Dijelaskan Dodi Abdulkadir, di semua proses persidangan sama sekali tidak terbukti adanya motif penyuapan. Hartati juga tidak pernah berinisiatif untuk menghubungi atau untuk mendekati bupati Buol untuk kepentingan-kepentingan tertentu.
Yang terjadi justru Bupati Buol yang aktif mendekati Hartati Murdaya untuk meminta dana sumbangan Pemilukada. "Terhadap permintaan tersebut Bu Hartati menolak secara halus karena tidak ingin menyinggung perasaan Pak Bupati," kata Dodi.
Menurutnya, selain tidak ada motif untuk menyuap juga tidak ada unsur tindak pidana dalam kasus ini. Di persidangan justru jelas-jelas terungkap Hartati adalah korban dari ulah bupati yang meminta sumbangan pemilukada dan juga korban dari inkonsistensi pemerintah dalam kebijakan investasi perkebunan.
Oleh sebab itu, ia berharap, majelis hakim Pengadilan Tipikor Jakarta yang diketuai oleh Gusrizal SH untuk tidak ragu memvonis bebas Hartati Murdaya serta memulihkan kembali nama baik harkat dan martabat politikus Demokrat itu.
Pasalnya, kata Dodi Abdulkadir, kebijakan pemerintah di bidang perizinan perkebunan sangat membingungkan investor, sehingga pihak investor kerap menjadi korban kriminalisasi.

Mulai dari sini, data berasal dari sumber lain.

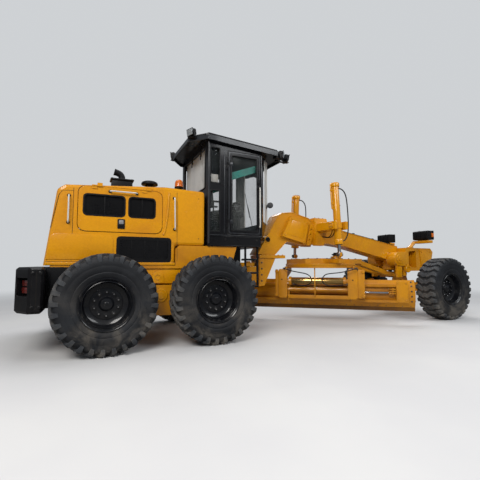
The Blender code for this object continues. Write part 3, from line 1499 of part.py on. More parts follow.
def steering_knuckle(side, sign):
    """Fork above and below the yoke's barrel, with the wheel's spindle outside it."""
    z, x = WHEEL_RADIUS, WHEELBASE
    reach = YOKE_HALF_LENGTH + 2 * RUNNING_GAP
    inner = KINGPIN_Y - YOKE_HALF_LENGTH
    hub_end = FRONT_WHEEL_Y + DISC_Z - DISC_THICKNESS - SEAT_GAP
    back = KINGPIN_Y + reach
    post = box(
        (x - YOKE_HALF_LENGTH, x + YOKE_HALF_LENGTH),
        (sign * back, sign * (back + PLATE)),
        (z - KNUCKLE_HALF_HEIGHT, z + KNUCKLE_HALF_HEIGHT),
    )
    gap_z = YOKE_HALF_HEIGHT + SEAT_GAP
    ears = [
        box(
            (x - YOKE_HALF_LENGTH, x + YOKE_HALF_LENGTH),
            (sign * inner, sign * (back + PLATE / 2)),
            (z + low, z + high),
        )
        for low, high in ((gap_z, KNUCKLE_HALF_HEIGHT), (-KNUCKLE_HALF_HEIGHT, -gap_z))
    ]
    spindle = drum("Y", (x, 0, z), SPINDLE_RADIUS, sign * back, sign * hub_end, 16)
    kingpin = (x, sign * KINGPIN_Y, z)
    return part(f"steering_knuckle_{side}", joined(post, *ears, spindle), YELLOW, pivot=kingpin)


# Drawbar, circle, blade carrier and blade
CIRCLE_THICKNESS = 0.09
CIRCLE_INNER_RADIUS = 0.58
CIRCLE_STEPS = 32
TOOTH_DEPTH = 0.03
TOOTH_TIP_SHARE = 0.6
DRAWBAR_THICKNESS = 0.10
REAR_HALF_SHARE = 0.64
BEAM_ROOT_SHARE = 0.51
CHEEK = 0.04
CHEEK_HALF = 0.06
DRAWBAR_HALF = 0.55
DRAWBAR_REAR_X = 3.05
DRAWBAR_FRONT_X = 4.60
DRAWBAR_BEAM_WIDTH = 0.13
DRAWBAR_HOLE = 0.36
NOSE_LENGTH = 0.12
LUG_HALF = 0.07


def drawbar():
    """Plate over the circle, with two beams that close on the fork at the front ball."""
    outline = mirrored_outline(
        [
            (DRAWBAR_REAR_X, DRAWBAR_HALF * REAR_HALF_SHARE),
            (CIRCLE_X - DRAWBAR_HALF * REAR_HALF_SHARE, DRAWBAR_HALF),
            (CIRCLE_X + DRAWBAR_HALF * REAR_HALF_SHARE, DRAWBAR_HALF),
            (DRAWBAR_FRONT_X, DRAWBAR_HALF * REAR_HALF_SHARE),
        ]
    )
    low = CIRCLE_BOTTOM_Z + CIRCLE_THICKNESS + SEAT_GAP
    high = low + DRAWBAR_THICKNESS
    table = plate("XY", outline, low, high)
    mid_z = (low + high) / 2
    nose_rear = BALL_X - BALL_RADIUS - PLATE - NOSE_LENGTH
    nose_front = BALL_X - BALL_RADIUS - PLATE
    cheek_inner = BALL_RADIUS + SEAT_GAP
    nose_half = cheek_inner + CHEEK
    pieces = [
        box((nose_rear, nose_front), (-nose_half, nose_half), (BALL_Z - CHEEK_HALF, BALL_Z + CHEEK_HALF))
    ]
    for side, sign in SIDES:
        pieces.append(
            beam(
                (DRAWBAR_FRONT_X - DRAWBAR_BEAM_WIDTH, sign * DRAWBAR_HALF * BEAM_ROOT_SHARE, mid_z),
                (nose_front - PLATE, sign * (nose_half - CHEEK), BALL_Z),
                DRAWBAR_BEAM_WIDTH,
                DRAWBAR_THICKNESS,
            )
        )
        pieces.append(
            box(
                (nose_front - PLATE, BALL_X + BALL_RADIUS / 2),
                (sign * cheek_inner, sign * nose_half),
                (BALL_Z - CHEEK_HALF + THIN_PLATE, BALL_Z + CHEEK_HALF - THIN_PLATE),
            )
        )
        pieces.append(
            box(
                (LIFT_X - LUG_HALF, LIFT_X + LUG_HALF),
                (sign * (DRAWBAR_HALF - PLATE), sign * (LIFT_EYE_Y + EYE_RADIUS)),
                (low + THIN_PLATE, high - THIN_PLATE),
            )
        )
    hole = drum("Z", (CIRCLE_X, 0, 0), DRAWBAR_HOLE, low - OVERRUN, high + OVERRUN, 20)
    return part("drawbar", cut(joined(table, *pieces), hole), YELLOW, pivot=BALL_SPOT)


def drawbar_ball():
    """Block that the fork holds at its sides, with the upright pin that it swings on."""
    block = drum("Y", (BALL_X, 0, BALL_Z), BALL_RADIUS, -BALL_RADIUS, BALL_RADIUS, 16)
    pin = drum("Z", (BALL_X, 0, 0), SWING_PIN_RADIUS, BALL_Z, SOCKET_BOTTOM_Z - SEAT_GAP, 12)
    return part("drawbar_ball", joined(block, pin), GREY, pivot=BALL_SPOT)


LEG_X = 0.66
LEG_THICKNESS = 0.05
LEG_FRONT_Y = 0.30
LEG_BACK_Y = -0.62
LEG_INNER_Y = -0.50
LEG_LOW_Z = 0.50
LEG_STEP_Z = 0.93
LEG_BACKPLATE = 0.20
PITCH_Y = -0.55
PITCH_Z = 0.69
PITCH_SHAFT_RADIUS = 0.045
TIE_TUBE_Z = 0.81
TIE_TUBE_RADIUS = 0.022
BLADE_RADIUS = 0.50
BLADE_THICKNESS = 0.022
BLADE_BACK_Y = -0.395
EDGE_HEIGHT = 0.15
EDGE_THICKNESS = 0.016
RAIL_HALF = 0.025
RAIL_LENGTH_SHARE = 0.9
RAIL_Y = -0.43
LOWER_RAIL_Z = 0.47
UPPER_RAIL_Z = 0.78
CARRIER_X = 0.60
CARRIER_THICKNESS = 0.04
CHANNEL_HEIGHT = 0.09
SHIFT_Y = -0.45
SHIFT_Z = 0.64
SHIFT_ROD_RADIUS = 0.022
SHIFT_BARREL_RADIUS = 0.045
LUG_X = 1.36
END_PLATE = 0.025


def tooth_corner(corner, middle):
    """Where a corner of the ring's inner wall goes as its face rises into a tooth."""
    angle = polar(corner)[0]
    centre_angle = polar(middle)[0]
    turn = centre_angle + math.remainder(angle - centre_angle, 2 * math.pi) * TOOTH_TIP_SHARE
    radius = CIRCLE_INNER_RADIUS - TOOTH_DEPTH
    return Vector((radius * math.cos(turn), radius * math.sin(turn), corner.z))


def toothed_ring():
    """Ring with its drive teeth round the inside."""
    outer = CIRCLE_DIAMETER / 2
    top = CIRCLE_BOTTOM_Z + CIRCLE_THICKNESS
    section = [
        (CIRCLE_INNER_RADIUS, top),
        (outer, top),
        (outer, CIRCLE_BOTTOM_Z),
        (CIRCLE_INNER_RADIUS, CIRCLE_BOTTOM_Z)
    ]
    bm = spun(section, CIRCLE_STEPS)
    teeth = []
    for face in bm.faces:
        middle = face.calc_center_median()
        angle, radius = polar(middle)
        row = math.floor(angle / (2 * math.pi / CIRCLE_STEPS)) % 2
        if radius < CIRCLE_INNER_RADIUS + THIN_PLATE and row == 0:
            teeth.append(face)
    raise_faces(bm, teeth, tooth_corner)
    return helper_from_bmesh("ring", bm)


def circle(parent):
    """Toothed ring with the two legs that hang from it. Local X runs along the blade."""
    pieces = []
    for side, sign in SIDES:
        outline = [
            (LEG_FRONT_Y, CIRCLE_BOTTOM_Z + PLATE),
            (LEG_BACK_Y, CIRCLE_BOTTOM_Z + PLATE),
            (LEG_BACK_Y, LEG_LOW_Z),
            (LEG_INNER_Y, LEG_LOW_Z),
            (LEG_INNER_Y, LEG_STEP_Z),
            (LEG_FRONT_Y, CIRCLE_BOTTOM_Z - 3 * PLATE),
        ]
        outside = sign * (LEG_X + LEG_THICKNESS)
        pieces.append(plate("YZ", outline, sign * LEG_X, outside))
        pieces.append(
            box(
                (sign * (LEG_X + LEG_THICKNESS / 2), sign * (LEG_X + LEG_BACKPLATE)),
                (LEG_BACK_Y - PLATE / 2, LEG_BACK_Y + PLATE / 2),
                (LEG_LOW_Z + PLATE, CIRCLE_BOTTOM_Z - 2 * PLATE),
            )
        )
    tie_end = LEG_X + LEG_THICKNESS / 2
    pieces.append(drum("X", (0, LEG_BACK_Y, TIE_TUBE_Z), TIE_TUBE_RADIUS, -tie_end, tie_end, 12))
    return part("circle", joined(toothed_ring(), *pieces), YELLOW, parent)


def blade_carrier(parent):
    """Frame that pitches between the legs on its shaft, with the side-shift cylinder across its plates."""
    inner = LEG_X - SEAT_GAP
    plate_inner = LEG_X - RUNNING_GAP - CARRIER_THICKNESS
    front = RAIL_Y - RAIL_HALF - RUNNING_GAP
    shaft = drum("X", (0, PITCH_Y, PITCH_Z), PITCH_SHAFT_RADIUS, -inner, inner, 12)
    reach = plate_inner + THIN_PLATE
    pieces = [drum("X", (0, SHIFT_Y, SHIFT_Z), SHIFT_BARREL_RADIUS, -reach, reach, 12)]
    for sign in (-1, 1):
        pieces.append(
            box(
                (sign * plate_inner, sign * (plate_inner + CARRIER_THICKNESS)),
                (LEG_BACK_Y + 2 * PLATE, front),
                (LOWER_RAIL_Z - RAIL_HALF, UPPER_RAIL_Z + RAIL_HALF),
            )
        )
    channel = box(
        (-reach, reach),
        (LEG_BACK_Y + 3 * PLATE, front - THIN_PLATE),
        (LOWER_RAIL_Z + THIN_PLATE, LOWER_RAIL_Z + CHANNEL_HEIGHT),
    )
    bore = drum(
        "X", (0, SHIFT_Y, SHIFT_Z), SHIFT_ROD_RADIUS + 2 * SEAT_GAP, -CARRIER_X, inner + OVERRUN, 12
    )
    pitch_spot = (0, PITCH_Y, PITCH_Z)
    return part("blade_carrier", cut(joined(shaft, *pieces, channel), bore), YELLOW, parent, pitch_spot)


def blade_section():
    """Curved moldboard section: its back from the top down, then its front from the bottom up."""
    low, high = BLADE_EDGE_Z + EDGE_HEIGHT / 2, BLADE_EDGE_Z + BLADE_HEIGHT
    mid = (low + high) / 2
    half_angle = math.degrees(math.asin((high - low) / 2 / BLADE_RADIUS))
    centre = (BLADE_BACK_Y + BLADE_RADIUS, mid)
    back = arc(centre, BLADE_RADIUS, 180 - half_angle, 180 + half_angle, 9)
    front = arc(centre, BLADE_RADIUS - BLADE_THICKNESS, 180 + half_angle, 180 - half_angle, 9)
    return back, front


def blade(parent):
    half = BLADE_LENGTH / 2
    rod_end = -CARRIER_X / 3
    back, front = blade_section()
    board = plate("YZ", back + front, -half, half)
    top_z = back[0][1]
    foot_y, foot_z = back[-1]
    edge = box(
        (-half, half),
        (foot_y, foot_y + EDGE_THICKNESS + BLADE_THICKNESS / 2),
        (BLADE_EDGE_Z, BLADE_EDGE_Z + EDGE_HEIGHT),
    )
    pieces = [edge]
    for z in (LOWER_RAIL_Z, UPPER_RAIL_Z):
        rail = half * RAIL_LENGTH_SHARE
        pieces.append(
            box(
                (-rail, rail),
                (RAIL_Y - RAIL_HALF, BLADE_BACK_Y + BLADE_THICKNESS + RAIL_HALF),
                (z - RAIL_HALF, z + RAIL_HALF),
            )
        )
    for sign in (-1, 1):
        lip = foot_y + 3 * PLATE
        outline = back + [(lip, foot_z - EDGE_HEIGHT / 2), (lip, top_z)]
        pieces.append(plate("YZ", outline, sign * half, sign * (half - END_PLATE)))
    lug = box(
        (LUG_X - PLATE, LUG_X + PLATE),
        (SHIFT_Y - SHIFT_BARREL_RADIUS, BLADE_BACK_Y + BLADE_THICKNESS),
        (SHIFT_Z - SHIFT_BARREL_RADIUS, SHIFT_Z + SHIFT_BARREL_RADIUS),
    )
    rod = drum("X", (0, SHIFT_Y, SHIFT_Z), SHIFT_ROD_RADIUS, rod_end, LUG_X, 12)
    return part("blade", joined(board, *pieces, lug, rod), YELLOW, parent, (0, SHIFT_Y, SHIFT_Z))


def build():
    rear_frame()
    counterweight()
    rear_axle()
    for side, sign in SIDES:
        tandem_case(side, sign)
        for place, x in (("rear", -TANDEM_SPACING / 2), ("middle", TANDEM_SPACING / 2)):
            wheel(place, side, sign, x, REAR_WHEEL_Y)
        wheel("front", side, sign, WHEELBASE, FRONT_WHEEL_Y)
        hood_door(side, sign)
        side_screen(side, sign)
        cab_door(side, sign)
        lift_cylinder(side, sign)
        headlamp(side, sign)
        lean_yoke(side, sign)
        steering_knuckle(side, sign)
    hood()
    rear_grille()
    engine()
    exhaust()
    air_cleaner()
    beacon()
    cab_base()
    cab_frame()
    windscreen()
    cab_windows()
    cab_roof()
    seat()
    console()
    front_frame()
    lift_saddle()
    front_axle()
    drawbar()
    drawbar_ball()
    circle_axis = empty("circle_axis", (CIRCLE_X, 0, 0), ROW_ORIGIN, BLADE_YAW)
    circle(circle_axis)
    blade_carrier(circle_axis)
    blade(circle_axis)


build()
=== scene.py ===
import math
from itertools import product

import bmesh
import bpy
from mathutils import Matrix, Vector


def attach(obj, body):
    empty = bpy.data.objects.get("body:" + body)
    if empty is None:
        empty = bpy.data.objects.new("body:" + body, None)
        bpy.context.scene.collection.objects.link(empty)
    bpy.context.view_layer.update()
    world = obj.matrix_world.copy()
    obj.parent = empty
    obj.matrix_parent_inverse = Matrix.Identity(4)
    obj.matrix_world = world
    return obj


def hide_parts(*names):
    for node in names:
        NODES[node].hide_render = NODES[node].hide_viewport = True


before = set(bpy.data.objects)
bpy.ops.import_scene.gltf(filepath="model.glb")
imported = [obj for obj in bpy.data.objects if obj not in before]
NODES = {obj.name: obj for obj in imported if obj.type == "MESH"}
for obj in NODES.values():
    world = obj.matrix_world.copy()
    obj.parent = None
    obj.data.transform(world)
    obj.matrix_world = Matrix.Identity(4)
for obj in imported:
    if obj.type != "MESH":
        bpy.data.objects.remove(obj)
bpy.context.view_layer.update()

MIDDLE_X = 2.545
SIDES = (("right", -1), ("left", 1))
TO_WORLD = Matrix.Translation((-MIDDLE_X, 0, 0))
WHEEL_RADIUS = 0.675
TANDEM_HALF = 0.78
WHEELBASE = 6.23
REAR_WHEEL_Y = 1.09
FRONT_WHEEL_Y = 1.138
HALF_HOOD = 0.78
DOOR_SKIN = 0.792
CIRCLE_X = 3.70
BLADE_YAW = math.radians(-40)
TO_CIRCLE = TO_WORLD @ Matrix.Translation((CIRCLE_X, 0, 0)) @ Matrix.Rotation(BLADE_YAW, 4, "Z")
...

"Perusahaan milik Ibu Hartati sudah mendapatkan surat-surat yang dibutuhkan sejak 18 tahun. Sejak 1994, PT HIP telah memperoleh lahan 75 ribu hektar. Izin ini masih berlaku sampai sekarang, sebab belum ada satu lembar surat yang membatalkan surat-surat itu," katanya.
Ia menambahkan, Hartati Murdaya melakukan investasi di Buol dengan berpegang pada Keppres Nomor 37 tahun 1993 tentang penanaman modal dan mendapatkan izin lokasi lahan seluas 75 ribu hektar. Namun, BPN mengeluarkan aturan tentang pembatasan lahan sawit maksimal 20 ribu hektar untuk satu perusahaan.
Hal ini dinilai menimbulkan kebingungan dan ketidakpastian hukum bagi investor yang sebelumnya telah mendapatkan ijin lokasi perkebunan melebihi 20 hektar tersebut.
"Akibat inkonsistensi itu membuka peluang bagi penguasa daerah Buol yang di era otonomi daerah memiliki kewenangan sangat besar untuk mencari keuntungan pribadi atau golongan melalui gangguan keamanan sebagai alat menekan investor," ungkapnya.